Il est important de préciser que les maisons, les cours et jardins attenant aux habitations ne sont pas soumis à cette servitude dite «d’aqueduc» pas plus d’ailleurs que les fonds dépendant du domaine public en particulier les routes, les rues, les chemins vicinaux.

Cette servitude s’applique non seulement aux eaux courantes, mais aussi aux eaux de toute provenance.

Elle peut être exercée pour toute utilisation des eaux telle que domestique, agricole ou industrielle.

La servitude d’aqueduc ne peut être exercée par la seule volonté du propriétaire bénéficiaire. Il est nécessaire qu’il existe un accord amiable ou une autorisation du Tribunal de Grande Instance.

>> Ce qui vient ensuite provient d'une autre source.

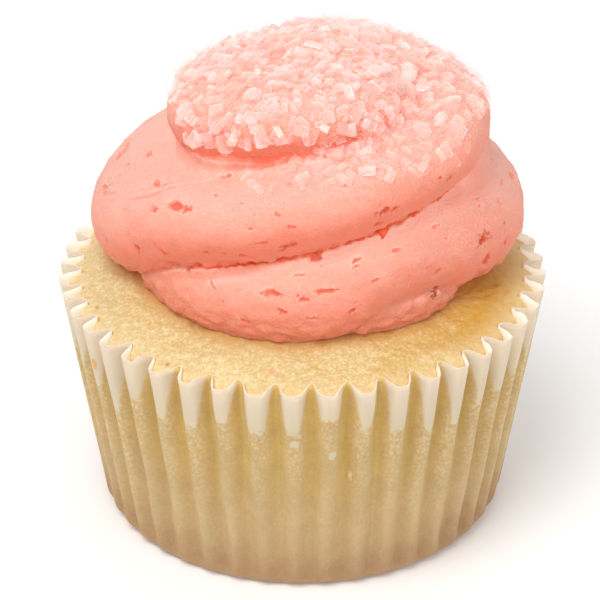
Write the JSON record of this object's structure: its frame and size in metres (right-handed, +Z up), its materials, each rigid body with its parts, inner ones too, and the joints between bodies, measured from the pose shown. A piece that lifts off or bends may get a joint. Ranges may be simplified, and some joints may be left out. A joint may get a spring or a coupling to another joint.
{
  "type": "cupcake",
  "caption": "Uncut vanilla cupcake in a fluted paper case, topped with a piped swirl of pink icing and coarse sugar.",
  "frame": {"origin": "middle of the paper case's underside, on the surface that the cupcake stands on", "axes": "+Z up along the case's axis; -Y is the side where the swirl's outer turn rises from left to right"},
  "size_m": [0.065, 0.0648, 0.0673],
  "materials": {
    "paper": "matte",
    "sponge": "matte",
    "icing": "satin",
    "sugar": "gloss"
  },
  "bodies": {
    "root": {"paper_case": "paper", "cake": "sponge", "frosting": "icing"}
  },
  "joints": []
}
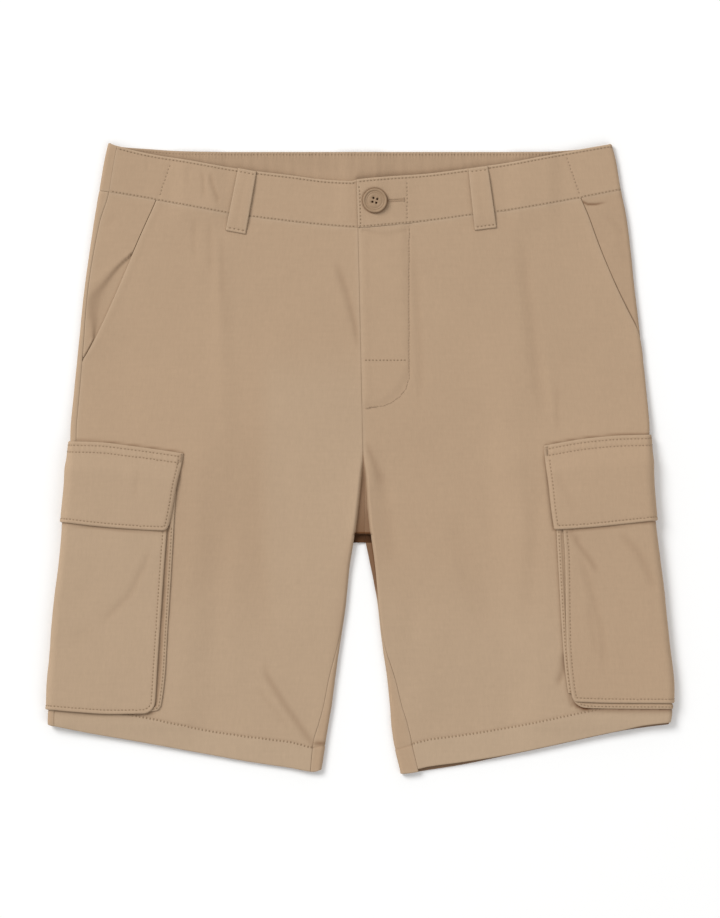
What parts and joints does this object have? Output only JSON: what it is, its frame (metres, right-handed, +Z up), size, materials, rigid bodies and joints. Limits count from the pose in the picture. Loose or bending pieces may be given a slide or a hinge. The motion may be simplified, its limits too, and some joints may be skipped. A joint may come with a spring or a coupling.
{
  "type": "cargo shorts",
  "caption": "Cargo shorts in tan cotton twill, laid flat and face up, with flapped side pockets, slant hip pockets, belt loops and a buttoned waistband with an elastic back.",
  "frame": {"origin": "on the surface that the shorts lie on, under the middle of their outline", "axes": "+X towards the wearer's left, +Y up the garment towards the waistband, +Z up from the surface"},
  "size_m": [0.5349, 0.5364, 0.015],
  "materials": {
    "twill": "matte cotton twill",
    "button": "satin"
  },
  "bodies": {
    "root": {"back_leg_right": "twill", "front_leg_right": "twill", "hip_facing_right": "twill", "waistband_front_right": "twill", "belt_loop_right": "twill", "cargo_pocket_right": "twill", "cargo_gusset_right": "twill", "cargo_flap_right": "twill", "back_leg_left": "twill", "front_leg_left": "twill", "hip_facing_left": "twill", "waistband_front_left": "twill", "belt_loop_left": "twill", "cargo_pocket_left": "twill", "cargo_gusset_left": "twill", "cargo_flap_left": "twill", "waistband_back": "twill", "belt_loop_back_right": "twill", "belt_loop_back_centre": "twill", "belt_loop_back_left": "twill", "button": "button"}
  },
  "joints": []
}
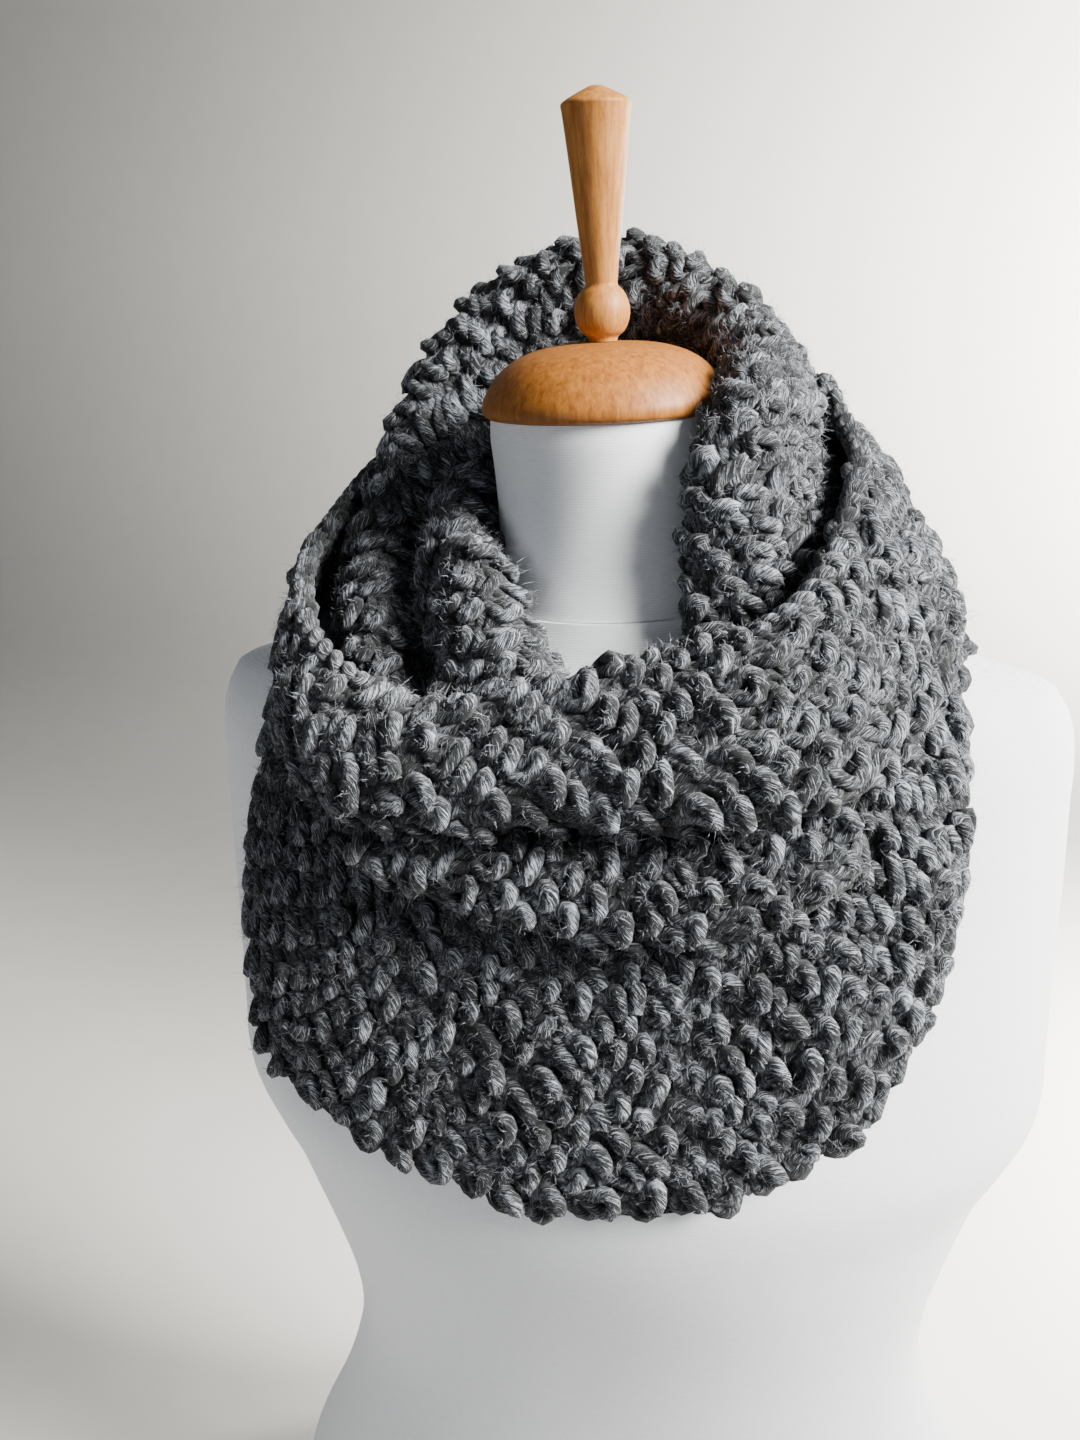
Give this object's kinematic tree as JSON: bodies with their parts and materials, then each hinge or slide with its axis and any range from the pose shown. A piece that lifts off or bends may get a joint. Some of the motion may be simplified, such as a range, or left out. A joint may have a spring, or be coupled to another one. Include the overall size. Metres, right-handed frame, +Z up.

S’agissant d’une servitude continue et apparente, elle pourrait aussi s’acquérir par prescription trentenaire.

La demande ne peut émaner que du propriétaire ou du locataire, du fermier ou de l’usufruitier. Il est nécessaire que le propriétaire ait lui-même le droit d’usage des eaux qu’il convient d’amener qu’elles soient ou non courantes. Le propriétaire riverain d’une eau courante qui possède un terrain plus vaste séparé du premier peut être autorisé à faire passer à travers les fonds qui le sépare le nécessaire à l’irrigation des terrains plus étendus lui appartenant au-delà de la propriété riveraine mais seulement sous réserve que la prise de cette eau ne cause aucun préjudice à l’irrigation des fonds inférieurs, et moyennant une préalable indemnité en contrepartie du droit de passage. Ce droit de passage n’est permis que par conduite souterraine.

Les contestations auxquelles peuvent donner lieu l’établissement de la servitude, la fixation du parcours de la conduite d’eau, de ses dimensions, de sa forme et les indemnités dues soit au propriétaire du fond traversé, soit à celui du fond qui reçoit l’écoulement des eaux sont portées devant le Tribunal de Grande Instance qui doit concilier l’intérêt de l’opération avec le respect dû à la propriété.